Sąd Najwyższy uznał, że awaria komputera pełnomocnika wyłącza winę powoda i pozwala przywrócić termin na złożenie odwołania. Bez znaczenia jest, że do spotkania z prawnikiem doszło późno.
Na ostatnią chwilę
Kwestia ta wynikła w sprawie pracowniczej przeciwko Kancelarii Premiera. Powód ją przegrał – chciał wznowić postępowanie z powodu jego nieważności.
Sąd Okręgowy w Warszawie 9 grudnia 2014 r. pozew odrzucił. Postanowienie doręczono pełnomocnikowi 12 marca 2015 r. Złożył zażalenie trzy godziny po terminie – 20 marca 2015 r. o godz. 2.51. Jednocześnie wniósł o tzw. przywrócenie terminu. Uzasadniał, że Andrzej S. zgłosił się do niego w ostatniej chwili, a przede wszystkim zepsuł mu się komputer.

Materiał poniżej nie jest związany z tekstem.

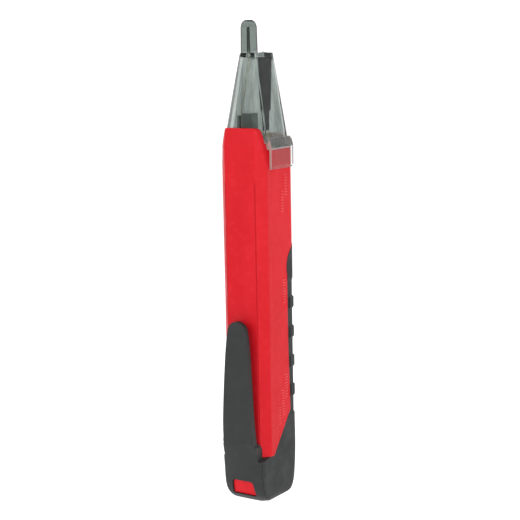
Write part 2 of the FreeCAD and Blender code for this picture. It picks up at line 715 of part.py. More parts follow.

Sąd wskazał, że te okoliczności nie uzasadniają przywrócenia terminu. Nie uprawdopodobniły bowiem, że uchybienie nastąpiło bez winy powoda – jak mówi art. 168 § 1 k.p.c. Z kolei awarii komputera z przygotowanym pismem na krótko przed upływem terminu nie można uznać za zdarzenie niezależne od powoda. Przekonanie, że jedynym trafnym zachowaniem było podjęcie naprawy, by odzyskać plik, nie było wystarczające. Pełnomocnik mógł sporządzić zażalenie odręcznie i nadać je na poczcie przed godz. 24.
Sprawiedliwość górą
Andrzej S. odwołał się do Sądu Najwyższego. A ten stwierdził, że rygoryzm sądu okręgowego jest nadmierny. Fakt, że spotkanie z prawnikiem odbywało się wieczorem ostatniego dnia, nie rzutuje na ocenę zawinienia powoda. Rolą sądu nie jest bowiem wyznaczanie wzorca relacji podsądnego z pełnomocnikiem. Artykuł 168 kodeksu postępowania cywilnego wiąże zawinienie z barierą uniemożliwiającą wykonanie czynności procesowej. Zasadnicze znaczenie ma więc to, czy awaria komputera pełnomocnika wyłącza winę powoda.